Resolving DeLaura’s appeal would require the court to engage in a two-step inquiry: first evaluating the validity of DeLaura’s waiver of the conflict of interest, and second—if his waiver is found deficient—considering whether DeLaura was prejudiced by the conflict. Id. at 12. But the Second Circuit pointed out that the record before the court allowed it to answer few of the questions presented by DeLaura’s challenge: for example, the court did not know “whether there was a sexual relationship (or its timing, duration, or terms), whether a conflict arose from it, whether that conflict was so severe as to be unwaivable, or whether Delaura was harmed by it.” Id. at 13. This decision is consistent with the Supreme Court’s expressed preference for resolving ineffectiness claims on collateral review. Id. (citing Massaro v. United States, 538 U.S. 500, 504 (2003). The Court, therefore, affirmed.
The Court’s ruling reflects the limited willingness of the Court to reverse a conviction or even to grant a remand for fact-finding on direct appeal. Even where the defendant’s lawyer appears to have had a sexual relationship with the defendant’s mother, perhaps in exchange for a reduced fee, the Court preferred to allow the defendant to raise the claim in a separate habeas petition. To be sure, the record could be better developed—it almost always can be better developed, given that the purpose of trial court proceedings is not to identify and explore possible ineffective assistance of counsel. But even so, the record here was compelling, and yet still insufficient.
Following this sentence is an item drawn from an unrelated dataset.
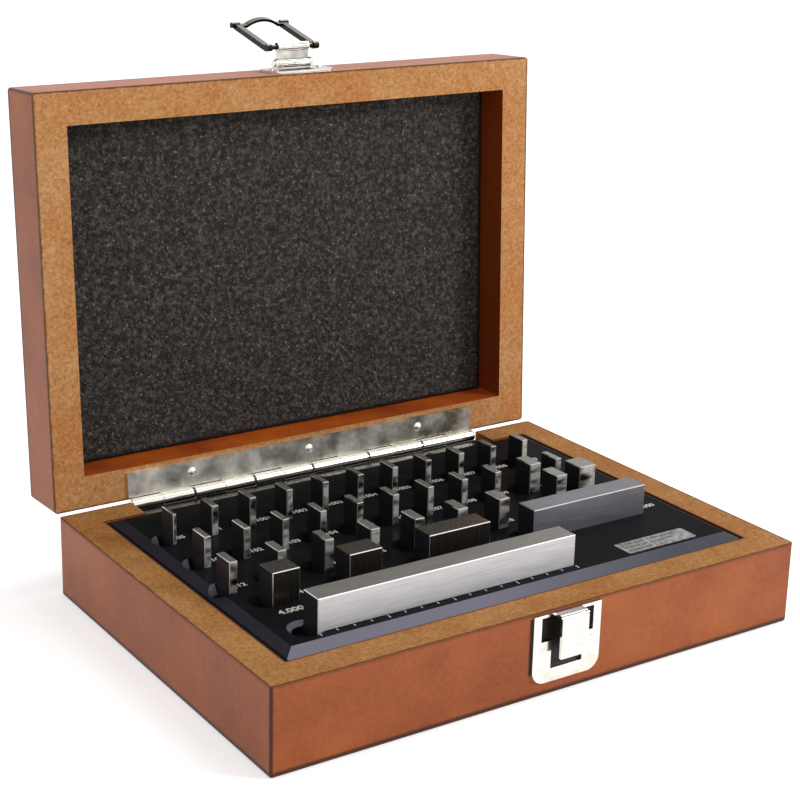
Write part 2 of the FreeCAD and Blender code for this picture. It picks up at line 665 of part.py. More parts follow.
# The bail stands upright on its own pivot here, and leans back once it is placed. Its end bar
# comes to rest just under the hook when the lever is down and the bail lies along the case.
half_bail = "bail_width / 2"
half_opening = "bail_width / 2 - bail_side_width"
sheet_y = about("0", "bail_sheet / 2")
side_y = ("-bail_sheet / 2", "bail_sheet / 2 + bail_fold")
end_z = ("bail_reach", "bail_reach + bail_end_bar")
bail_solids = [rod("bail_bar", "x", "bail_bar_radius", about("0", half_bail))]
for count, sign in enumerate("-+"):
    def outward(near, far):
        return (f"-({far})", f"-({near})") if sign == "-" else (near, far)
    bail_solids += [
        box(f"bail_side{count}", outward(half_opening, half_bail), side_y, ("0", end_z[1])),
        rod(f"bail_heel{count}", "x", "bail_heel_radius", outward(half_opening, half_bail)),
        box(f"bail_end{count}", outward("arch_width / 2", half_bail), sheet_y, end_z),
        rod(f"bail_curl{count}", "x", "curl_radius",
            outward(half_opening, f"{half_bail} + curl_length"), z=end_z[1])]
arch_radius = "((arch_width ^ 2 / 4 + arch_rise ^ 2) / (2 * arch_rise))"
arch_y = f"{arch_radius} - arch_rise"
arch_outer = rod("arch_outer", "z", f"{arch_radius} + bail_sheet / 2", end_z, y=arch_y)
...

What can counsel learn from this? A decision whether to raise an ineffectiveness claim in the post-Masaro environment calls to mind the comment about throwing a pass that is attributed to the late football coach Woody Hayes: three things can happen and two of them are bad. A defendant who raises an ineffectiveness claim on direct appeal faces three outcomes: the claim can be denied, delayed or granted. Only the last of these—the least likely—is a positive outcome, and it is uncommon, even where, as here, the facts are suggestive of ineffectiveness. The first outcome is possible, especially if the Court can rule that the defense lawyer acted reasonably because the foregone argument would have been rejected. The second possible outcome—neither rejecting nor accepting the appeal, but leaving it for a habeas petition—leaves the defendant no better off than if he or she had waited to bring a habeas petition. In essence, the real risk of rejection, balanced against the low likelihood of success, make deferring an ineffectiveness claim until a habeas petition the best choice. It is no wonder that some appellate counsel elect not to press an ineffectiveness claim on direct appeal.
The case also emphasizes the importance of evidentiary hearings to the resolution of many ineffective-assistance claims, regardless of the court in which the defendant was convicted. In this case, the Second Circuit applauded Judge Karas’s “resourceful expedient” of asking DeLaura to presume the existence of the conflict of interest and inquiring whether he wished to waive that hypothetical conflict. See Slip Op. at 9. Given that there is no right to counsel in the context of a habeas petition, the Massaro expedient of waiting for a habeas petition puts the defendant in a difficult spot. A remand by the Circuit would allow the defendant to have the assistance of court-appointed counsel in securing relief. There is an irony to the current state of affairs: DeLaura, having been likely denied conflict-free and effective assistance of counsel, must demonstrate that his right were denied in a habeas proceeding without the assistance of counsel.
Finally, we see a divergence between the Supreme Court’s ruling in Massaro, which seems to favor hearings, with its decisions that greatly limit the availability of evidentiary hearings in federal habeas cases involving state prisoners in recent years. Since the 2011 case of Cullen v. Pinholster, 131 S. Ct. 1388 (2011), district courts must accept the factual predicate for the state court’s decision, even if information gleaned after the state proceedings proves a petitioner’s claim and justifies granting the petition. The Supreme Court determined in Pinholster that the “highly deferential” standard codified in 28 U.S.C. § 2254(d)(1) limits the scope of federal habeas review to the reasonableness of the state court’s denial of a prisoner’s claims based on the same evidence that the state court had before it at the time it adjudicated the claims on the merits. Id. at 1398. However, because of the nature of ineffective assistance of counsel claims, allegations concerning an attorney’s delinquent performance are often not clearly reflected in the trial record, and defendants cannot raise effective challenges to their trial counsel on direct appeal for the reasons highlighted by Judge Jacobs in this case. But as noted, with no constitutional right to counsel in post-conviction challenges, many defendants lack a meaningful opportunity to perfect their records in time to file for state habeas relief. Absent counsel, practical impediments—such as incarceration—hinder defendants’ ability to reinvestigate their cases to support an ineffective assistance of counsel claim. In turn, this affects the viability of obtaining relief through a federal petition for habeas corpus. Differences between state and federal post-conviction proceedings challenging ineffective assistance of counsel put state court defendants in an even more difficult position than are federal court defendants.